• [Problem statement] Below are some records. Copy every line in them that holds "pose".

• [Records for this task]
········
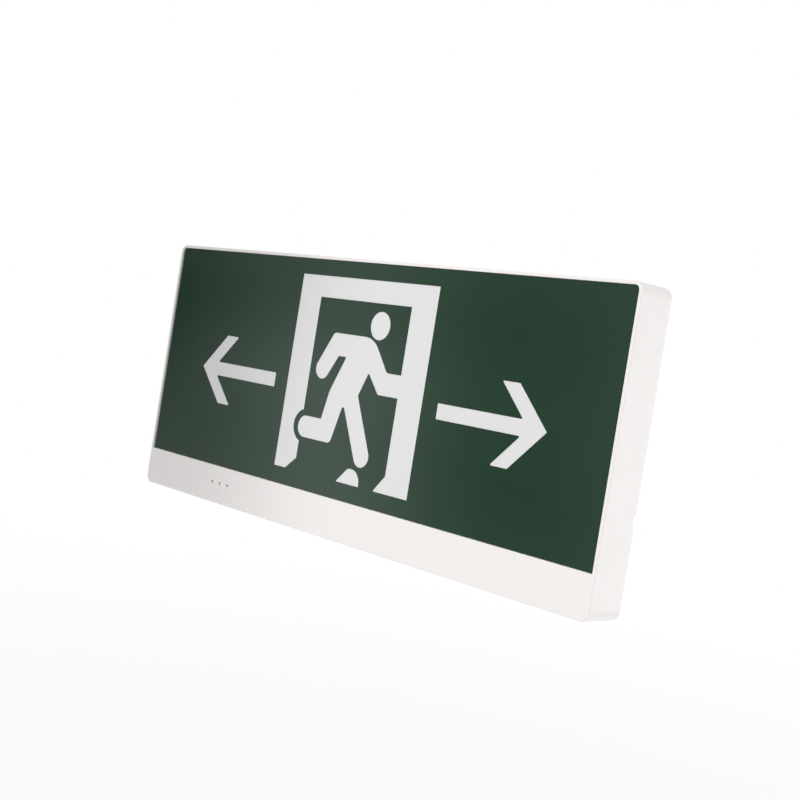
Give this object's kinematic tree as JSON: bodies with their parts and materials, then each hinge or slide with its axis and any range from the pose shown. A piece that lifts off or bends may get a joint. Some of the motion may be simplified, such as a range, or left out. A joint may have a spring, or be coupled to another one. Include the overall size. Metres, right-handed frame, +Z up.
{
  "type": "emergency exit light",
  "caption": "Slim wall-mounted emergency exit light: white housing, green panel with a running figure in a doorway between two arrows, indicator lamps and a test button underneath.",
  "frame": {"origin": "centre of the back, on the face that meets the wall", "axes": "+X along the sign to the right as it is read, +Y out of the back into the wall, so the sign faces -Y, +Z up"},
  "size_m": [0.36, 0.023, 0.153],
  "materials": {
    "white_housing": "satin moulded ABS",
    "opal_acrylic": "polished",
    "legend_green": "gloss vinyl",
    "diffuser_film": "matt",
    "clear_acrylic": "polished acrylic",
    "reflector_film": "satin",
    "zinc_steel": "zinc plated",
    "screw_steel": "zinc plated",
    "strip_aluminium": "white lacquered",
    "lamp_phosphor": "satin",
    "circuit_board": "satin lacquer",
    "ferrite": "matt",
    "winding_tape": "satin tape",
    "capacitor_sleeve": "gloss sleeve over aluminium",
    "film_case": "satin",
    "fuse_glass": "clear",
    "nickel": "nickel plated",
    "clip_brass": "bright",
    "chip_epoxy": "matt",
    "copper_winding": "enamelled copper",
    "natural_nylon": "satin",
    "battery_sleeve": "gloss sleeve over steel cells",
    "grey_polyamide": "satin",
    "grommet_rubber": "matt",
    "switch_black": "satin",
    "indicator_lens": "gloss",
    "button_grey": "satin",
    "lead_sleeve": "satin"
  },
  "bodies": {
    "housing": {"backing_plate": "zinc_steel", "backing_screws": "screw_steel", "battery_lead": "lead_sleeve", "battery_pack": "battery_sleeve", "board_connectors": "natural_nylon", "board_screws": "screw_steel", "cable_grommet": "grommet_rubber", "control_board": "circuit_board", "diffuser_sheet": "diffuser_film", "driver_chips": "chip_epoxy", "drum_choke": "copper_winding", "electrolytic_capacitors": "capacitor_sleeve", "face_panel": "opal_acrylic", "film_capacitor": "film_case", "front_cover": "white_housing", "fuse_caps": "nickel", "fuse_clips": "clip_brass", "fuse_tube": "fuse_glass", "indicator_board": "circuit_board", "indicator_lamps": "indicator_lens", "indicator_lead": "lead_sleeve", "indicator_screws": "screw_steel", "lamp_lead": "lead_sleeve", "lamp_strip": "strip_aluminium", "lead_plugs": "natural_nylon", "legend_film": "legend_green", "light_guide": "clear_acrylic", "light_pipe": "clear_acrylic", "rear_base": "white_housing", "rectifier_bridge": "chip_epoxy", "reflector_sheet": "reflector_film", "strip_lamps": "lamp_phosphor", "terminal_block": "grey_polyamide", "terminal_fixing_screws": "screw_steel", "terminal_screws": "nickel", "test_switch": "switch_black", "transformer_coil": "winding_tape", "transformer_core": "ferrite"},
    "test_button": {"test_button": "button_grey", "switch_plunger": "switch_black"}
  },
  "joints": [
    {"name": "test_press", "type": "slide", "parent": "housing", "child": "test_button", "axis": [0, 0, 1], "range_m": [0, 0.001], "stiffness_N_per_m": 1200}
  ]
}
········
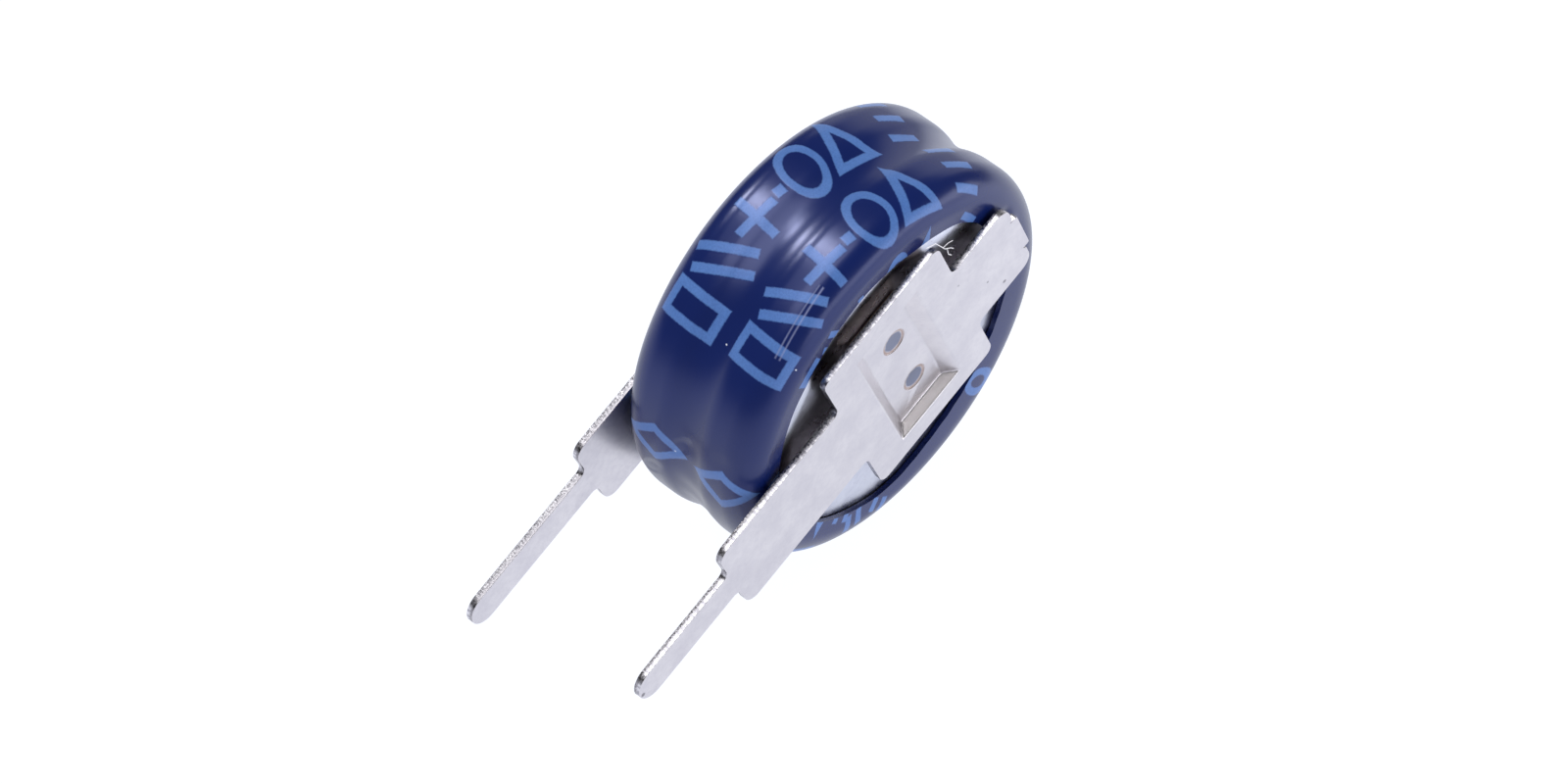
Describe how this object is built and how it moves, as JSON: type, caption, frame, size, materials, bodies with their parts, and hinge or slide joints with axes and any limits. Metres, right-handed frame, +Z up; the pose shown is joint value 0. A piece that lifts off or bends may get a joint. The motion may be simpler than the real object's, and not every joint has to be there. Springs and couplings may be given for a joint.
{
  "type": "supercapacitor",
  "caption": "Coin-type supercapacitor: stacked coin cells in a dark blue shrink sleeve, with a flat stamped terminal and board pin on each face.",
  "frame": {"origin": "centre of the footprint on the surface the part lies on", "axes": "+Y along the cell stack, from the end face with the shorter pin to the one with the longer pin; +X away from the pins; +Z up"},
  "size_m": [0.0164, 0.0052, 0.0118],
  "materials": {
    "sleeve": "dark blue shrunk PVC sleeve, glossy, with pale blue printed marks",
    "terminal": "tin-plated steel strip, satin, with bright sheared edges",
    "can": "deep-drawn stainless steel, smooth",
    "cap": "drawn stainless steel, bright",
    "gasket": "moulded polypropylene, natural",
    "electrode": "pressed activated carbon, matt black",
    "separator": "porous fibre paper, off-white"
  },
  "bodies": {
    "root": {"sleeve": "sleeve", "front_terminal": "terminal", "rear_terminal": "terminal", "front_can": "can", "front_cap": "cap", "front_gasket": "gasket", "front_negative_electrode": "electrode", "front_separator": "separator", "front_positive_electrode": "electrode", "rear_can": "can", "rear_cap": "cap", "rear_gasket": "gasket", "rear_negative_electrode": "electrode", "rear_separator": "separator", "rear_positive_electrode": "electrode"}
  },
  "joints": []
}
········
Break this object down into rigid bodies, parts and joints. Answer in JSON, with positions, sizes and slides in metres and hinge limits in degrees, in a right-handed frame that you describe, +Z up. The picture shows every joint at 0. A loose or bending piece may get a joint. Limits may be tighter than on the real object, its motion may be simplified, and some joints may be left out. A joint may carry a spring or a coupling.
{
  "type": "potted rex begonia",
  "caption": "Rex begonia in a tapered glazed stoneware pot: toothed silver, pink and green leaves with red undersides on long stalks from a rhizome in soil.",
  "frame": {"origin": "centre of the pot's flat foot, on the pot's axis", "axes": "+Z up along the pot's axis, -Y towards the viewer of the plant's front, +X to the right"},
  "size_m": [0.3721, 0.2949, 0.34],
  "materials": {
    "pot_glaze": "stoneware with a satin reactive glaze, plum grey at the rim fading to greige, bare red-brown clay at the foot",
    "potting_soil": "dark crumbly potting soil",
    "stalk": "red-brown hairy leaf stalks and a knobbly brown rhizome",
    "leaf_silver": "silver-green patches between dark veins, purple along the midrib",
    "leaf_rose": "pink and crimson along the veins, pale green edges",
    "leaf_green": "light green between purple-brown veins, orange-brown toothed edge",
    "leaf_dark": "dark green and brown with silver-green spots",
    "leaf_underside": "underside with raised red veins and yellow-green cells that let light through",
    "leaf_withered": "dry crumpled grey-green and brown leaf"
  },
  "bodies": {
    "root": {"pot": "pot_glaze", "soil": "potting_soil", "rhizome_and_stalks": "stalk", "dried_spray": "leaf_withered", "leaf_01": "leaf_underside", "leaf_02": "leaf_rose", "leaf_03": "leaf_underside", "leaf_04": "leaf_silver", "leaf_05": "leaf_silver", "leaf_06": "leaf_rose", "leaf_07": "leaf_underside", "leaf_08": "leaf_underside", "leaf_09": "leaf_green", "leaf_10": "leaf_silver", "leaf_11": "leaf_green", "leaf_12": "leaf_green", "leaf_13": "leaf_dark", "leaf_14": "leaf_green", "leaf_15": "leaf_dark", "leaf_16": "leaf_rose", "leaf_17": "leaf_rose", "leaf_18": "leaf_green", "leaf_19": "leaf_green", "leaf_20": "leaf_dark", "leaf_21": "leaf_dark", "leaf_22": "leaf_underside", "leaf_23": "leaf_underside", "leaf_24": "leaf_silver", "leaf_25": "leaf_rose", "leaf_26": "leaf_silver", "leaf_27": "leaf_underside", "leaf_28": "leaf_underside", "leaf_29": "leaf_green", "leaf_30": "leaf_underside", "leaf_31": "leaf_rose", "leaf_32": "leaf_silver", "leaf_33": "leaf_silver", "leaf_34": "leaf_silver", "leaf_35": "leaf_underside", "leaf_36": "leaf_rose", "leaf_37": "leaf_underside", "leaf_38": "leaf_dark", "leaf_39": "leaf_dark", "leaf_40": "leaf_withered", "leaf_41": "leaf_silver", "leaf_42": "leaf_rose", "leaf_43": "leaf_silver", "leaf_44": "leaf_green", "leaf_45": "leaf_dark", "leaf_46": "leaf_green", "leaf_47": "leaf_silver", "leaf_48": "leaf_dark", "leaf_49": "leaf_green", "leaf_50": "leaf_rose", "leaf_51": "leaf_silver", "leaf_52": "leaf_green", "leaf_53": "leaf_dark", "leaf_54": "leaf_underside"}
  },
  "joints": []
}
········
• [Exercise answer]
Give this object's kinematic tree as JSON: bodies with their parts and materials, then each hinge or slide with its axis and any range from the pose shown. A piece that lifts off or bends may get a joint. Some of the motion may be simplified, such as a range, or left out. A joint may have a spring, or be coupled to another one. Include the overall size. Metres, right-handed frame, +Z up.
Describe how this object is built and how it moves, as JSON: type, caption, frame, size, materials, bodies with their parts, and hinge or slide joints with axes and any limits. Metres, right-handed frame, +Z up; the pose shown is joint value 0. A piece that lifts off or bends may get a joint. The motion may be simpler than the real object's, and not every joint has to be there. Springs and couplings may be given for a joint.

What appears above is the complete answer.